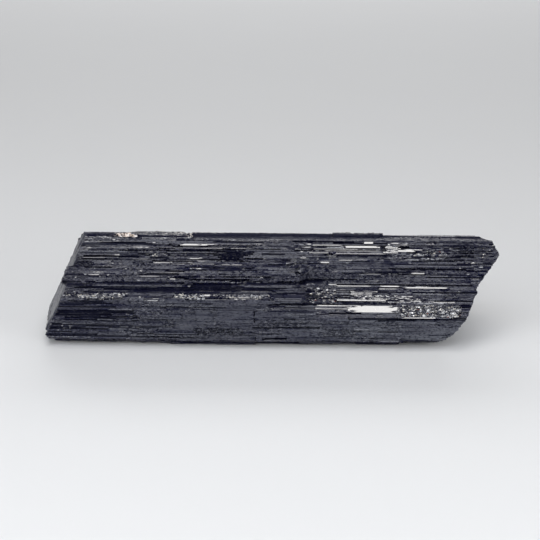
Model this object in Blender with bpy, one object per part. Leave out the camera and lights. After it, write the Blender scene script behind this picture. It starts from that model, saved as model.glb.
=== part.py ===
"""A black tourmaline (schorl) crystal, lying on one of its long faces.

The crystal is one solid. A core is lofted along +X between the two cross-sections that the crystal
has to the left and to the right of its middle. Flat-topped ledges, which run lengthwise as a
tourmaline's striations do, are joined to it. Grooves and pits are cut into it, the ends are broken
off along slanting planes, and shallow flakes are missing from the broken ends.

The crystal's long axis is +X, its front faces -Y, and +Z is up. The origin is on the surface that
it rests on, under the middle of its box. Sizes in the tables are in millimetres.
"""

import math
import random

import bmesh
import bpy
from mathutils import Matrix, Vector

MM = 0.001
SEED = 14

# The core reaches past both broken ends, and changes section over a stretch right of its middle.
CORE_HALF_LENGTH = 92.0
MORPH_START, MORPH_END = -1.0, 25.0

# Every mesh is moved by this much in x and y, so that the middle of the box is at the origin.
CENTRING = (1.42, -0.17)

# Corners of the two cross-sections, as (y, z), from the front edge of the resting face up the front,
# over the crest and down the back. Only the front differs: on the left a tall lower block ends in a
# narrow shelf under a recess, and on the right the shelf is a broad slope.
FOOT_CORNERS = {
    "rest_front": (-13.5, 0.0),
    "lower_foot": (-17.1, 3.0),
}
CREST_AND_BACK_CORNERS = {
    "upper_head": (-4.6, 32.7),
    "crest": (0.5, 32.9),
    "back_shoulder": (9.5, 28.6),
    "back_upper": (16.0, 20.6),
    "back_middle": (17.9, 12.4),
    "back_lower": (16.0, 4.3),
    "rest_back": (12.0, 0.0),
}
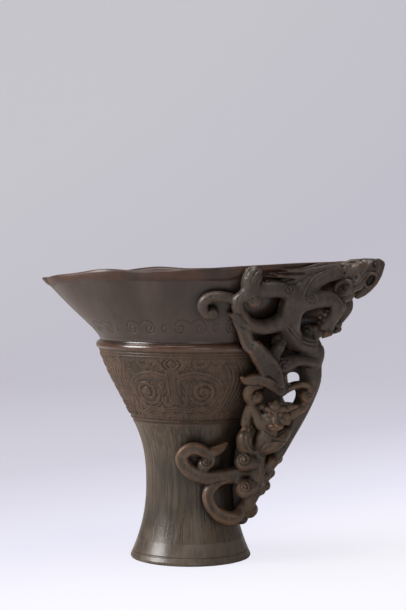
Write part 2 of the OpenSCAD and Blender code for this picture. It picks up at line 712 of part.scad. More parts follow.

━━━━━━

From the opening line of the data above through the line that contains "its long faces.", please print each line as it stands and only those lines.

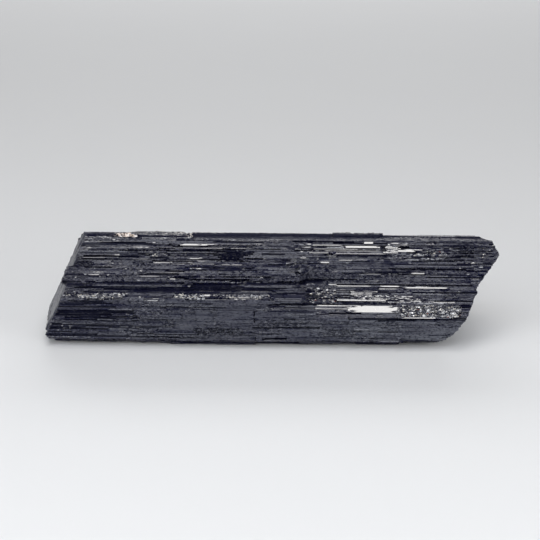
Model this object in Blender with bpy, one object per part. Leave out the camera and lights. After it, write the Blender scene script behind this picture. It starts from that model, saved as model.glb.
=== part.py ===
"""A black tourmaline (schorl) crystal, lying on one of its long faces.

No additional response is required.